**Job:** Up to and including the line that contains "drift = paint.noise(place, 30.0, 2.0)", write out each line of the material from its first line, exactly.

_ _ _ _

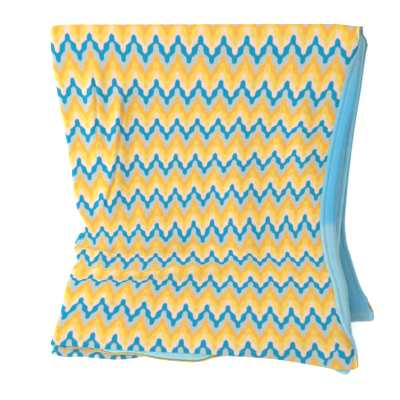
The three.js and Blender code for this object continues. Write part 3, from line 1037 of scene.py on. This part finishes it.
def plush_material(colours):
    """Short dense plush whose colour changes with the lie of its nap, with painted light and painted shade in
    places.
    """
    paint = Paint("light blue plush")
    place = paint.object_place()
    across_cloth, down_cloth = paint.uv("Cloth")
    drift = paint.noise(place, 30.0, 2.0) - 0.5

    # The nap is stroked flat on the lower part of the turned margin, and stands up on the rest
    stroked = (down_cloth + drift * 0.012).step(0.230, 0.240)
    lay = paint.mix(stroked, rgba(colours.plush), rgba(colours.plush_pale))

    # Painted light: the inner front layer, which lies in the shade under the top layer's hem, is lightened,
    # less so away from the left fold
    inner = down_cloth.step(0.0, 0.02) * (1 - across_cloth.step(-0.02, 0.02))
    inner = inner * (0.4 + 0.6 * across_cloth.step(-0.14, -0.1))
    lay = paint.mix(inner, lay, rgba(colours.plush_rim_and_painted_light))

    # Painted shade darkens the back half, but not along its right edge, where painted light lightens a narrow
    # strip. It is paler along the hem on its right part
    on_back = 1 - down_cloth.step(-0.02, 0.0)
    back_shade = on_back * (1 - (across_cloth + drift * 0.01).step(0.318, 0.332))
    lay = paint.mix(on_back * across_cloth.step(0.326, 0.338) * 0.14, lay, rgba(colours.plush_rim_and_painted_light))
    lay = paint.mix(back_shade, lay, rgba(colours.plush_shade_and_mottling))
    pale_by_hem = on_back * (1 - down_cloth.step(-0.408, -0.400)) * across_cloth.step(0.2, 0.24)
    lay = paint.mix(pale_by_hem * 0.85, lay, rgba(colours.plush_pale))

    # The sewn rim is a little lighter, and painted shade greys the turned margin where it runs over the top
    # fold
    edge = (across_cloth.size() - HALF_WIDTH * MM).size().step(0.004, 0.008)
    hem = (down_cloth.size() - HALF_LENGTH * MM).size().step(0.007, 0.011)
    rim = (1 - edge * hem) * 0.12
    lay = paint.mix(rim, lay, rgba(colours.plush_rim_and_painted_light))
    fold_shade = (1 - down_cloth.size().step(0.015, 0.085)) * across_cloth.step(0.3, 0.33)
    lay = paint.mix(fold_shade * 0.9, lay, rgba(colours.plush_fold_shade))

    patch = paint.noise(place, 120.0, 3.0, 0.6).step(0.35, 0.65)
    mottled = paint.mix(patch * 0.10, lay, rgba(colours.plush_shade_and_mottling))
    pile = paint.noise(place, 1700.0, 2.0, 0.65)
    tips = pile.step(0.45, 0.75)
    tipped = paint.mix(tips * 0.10, mottled, (0.75, 0.9, 0.95, 1))
    clumps = paint.bump(paint.noise(place, 420.0, 3.0, 0.6).socket, 0.5, 0.0016)
    napped = paint.bump(pile.socket, 0.6, 0.0008, clumps)
    return paint.finish(
        {
            "Base Color": tipped,
            "Roughness": 0.96 - patch * 0.05,
            "Normal": napped,
            "Sheen Weight": 0.25,
            "Sheen Roughness": 0.45,
            "Specular IOR Level": 0.15,
        }
    )


def thread_material(name, colour):
    """Matte spun sewing thread with a fine twist."""
    paint = Paint(name)
    place = paint.object_place()
    twist = paint.noise(place, 2400.0, 1.0)
    tinted = paint.mix(twist * 0.25, rgba(colour), rgba([0.6 * part for part in colour]))
    dented = paint.bump(twist.socket, 0.3, 0.0002)
    return paint.finish({"Base Color": tinted, "Roughness": 0.7 + twist * 0.1, "Normal": dented})


def floor_material():
    """Plain matte white surface, lit a little from within, as a light table is."""
    paint = Paint("plain white surface")
    grain = paint.noise(paint.object_place(), 60.0, 2.0)
    white = paint.mix(grain * 0.02, (0.97, 0.97, 0.97, 1), (0.95, 0.95, 0.95, 1))
    return paint.finish(
        {
            "Base Color": white,
            "Roughness": 0.9,
            "Specular IOR Level": 0.1,
            "Emission Color": (1, 1, 1, 1),
            "Emission Strength": 0.42,
        }
    )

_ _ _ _

**Output:**
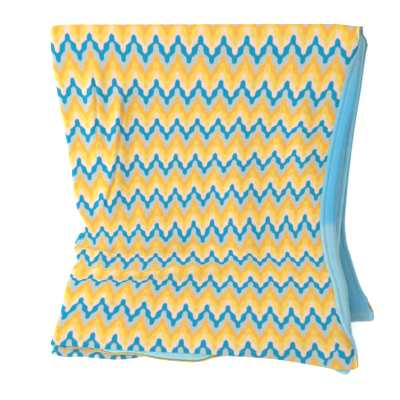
The three.js and Blender code for this object continues. Write part 3, from line 1037 of scene.py on. This part finishes it.
def plush_material(colours):
    """Short dense plush whose colour changes with the lie of its nap, with painted light and painted shade in
    places.
    """
    paint = Paint("light blue plush")
    place = paint.object_place()
    across_cloth, down_cloth = paint.uv("Cloth")
    drift = paint.noise(place, 30.0, 2.0) - 0.5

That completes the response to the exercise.